The state's approval process for teacher preparation programs should hold programs accountable for the quality of the teachers they produce. This goal was reorganized in 2021.
Minimum Standards of Performance: Connecticut does not set minimum standards of performance for the data that programs must report. Data from the Educator Preparation Program (EPP) Dashboard will be used as part of the requirements to determine program approval. Some of the accountability indicators are: best attempt pass rates for licensure exams, employment survey data for program completers in Connecticut hard-to-staff or high-need schools, and the persistence rate. However, there are no performance benchmarks for these data. The EPP Dashboard has not been launched as of January 2021.
Program Accountability: As a result of the lack of minimum standards of performance, Connecticut does not articulate consequences for programs that fail to meet specific criteria.
State Report Cards: The EPP dashboard will include indicators such as: program completer rates, employment and persistence rates, licensure exam pass rates of program completers and the employment of program completers in hard-to-staff schools.
Program Approval Process: Connecticut does not maintain full authority over the teacher preparation program approval process. Connecticut mandates that all educator preparation institutions and alternate route to certification programs seek and maintain national accreditation through the Council for the Accreditation of Educator Preparation (CAEP). CAEP is utlized for ongoing program approval. Starting in 2018, the state began requiring programs to provide accountability indicators on the EPP Dashboard and uses these data "in conjunction with CAEP accreditation findings to determine continuing program approval for all Connecticut EPPs." Although the EPP Dashboard is not publicly available until Fall 2020, the state uses the Dashboard Data internally for program review.

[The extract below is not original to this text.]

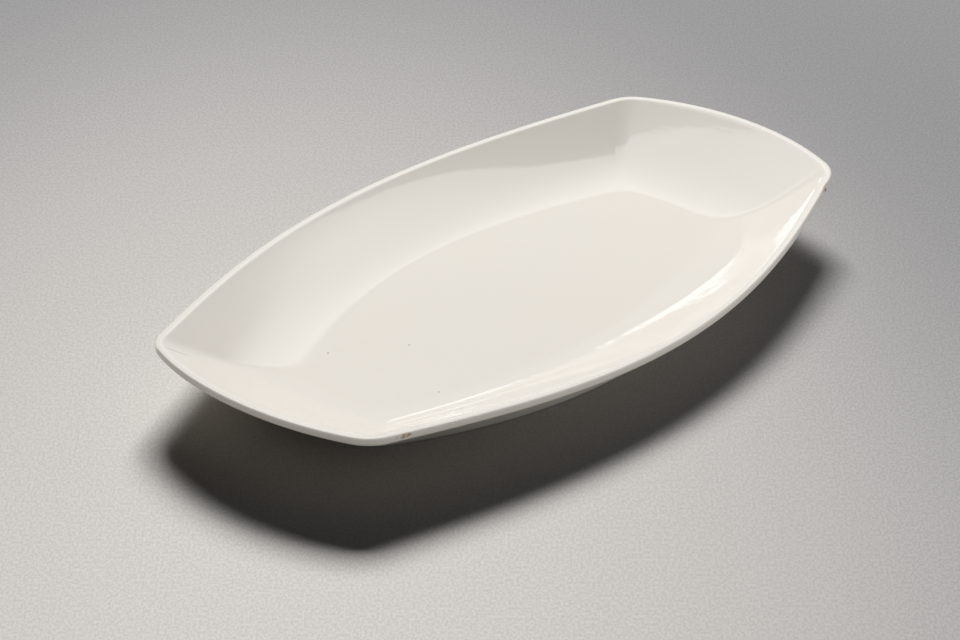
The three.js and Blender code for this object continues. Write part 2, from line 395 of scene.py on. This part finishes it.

Connecticut General Statutes 10-146h Educator Preparation Program (EPP) Dashboard Indicators https://portal.ct.gov/-/media/SDE/EPAC/ed_prep_data_reporting_indicators_8-2-2016.doc Program Approval https://portal.ct.gov/SDE/Certification/Program-Approval
Establish the minimum standards of performance for each category of data.
Connecticut should establish precise minimum standards for teacher preparation program performance for each category of data it collects to help clarify expectations regarding program quality.
Ensure that criteria for program approval result in greater accountability.
Connecticut should ensure that programs are held accountable for meeting minimum standards of performance, and that the state's accountability system is sufficient to differentiate performance among programs, including alternate route programs. The state should establish clear follow-up actions for programs failing to meet these standards, including remediation or loss of program approval as appropriate. For programs exceeding minimum standards, STATE should consider finding effective ways to disseminate best practices.
Publish an annual report card on the state's website.
While Connecticut makes some of the data it collects available at the institution level, the state should continue its progress toward producing an annual report card that clearly displays all program-level data the state collects on individual teacher preparation programs. The state should ensure that it presents data in its new Educator Preparation Data Dashboard in a manner that transparently conveys whether programs have met performance.
Maintain full authority over the process for approving teacher preparation programs.
Connecticut should not cede any of its approval authority to another accrediting body; instead, the state should ensure that it is the entity that directly considers all the evidence of program performance and makes the final determination of whether programs should continue to be authorized to prepare teachers.
Connecticut was helpful in providing NCTQ with facts that enhanced this analysis.
1D: Program Reporting Requirements
The state should examine a number of factors when measuring the performance of and approving teacher preparation programs. Although the quality of both the subject-matter preparation and professional sequence is crucial, there are also additional measures that can provide the state and the public with meaningful, readily understandable indicators of how well programs are doing when it comes to preparing teachers to be successful in the classroom.
States have made great strides in building data systems with the capacity to provide evidence of teacher performance. These same data systems can be used to link teacher effectiveness to the teacher preparation programs from which they came. States should make such data, as well as other objective measures that go beyond licensure test pass rates, central components of their teacher preparation program approval processes, and they should establish precise standards for performance that are more useful for accountability purposes.
National accrediting bodies, such as CAEP, are raising the bar, but are no substitute for states' own policy. A number of states now have somewhat more rigorous academic standards for admission by virtue of requiring that programs meet CAEP's accreditation standards. However, whether CAEP will uniformly uphold its standards (especially as they have already backtracked on the GPA requirement) and deny accreditation to programs that fall short of these admission requirements remains to be seen. Clear state policy would eliminate this uncertainty and send an unequivocal message to programs about the state's expectations.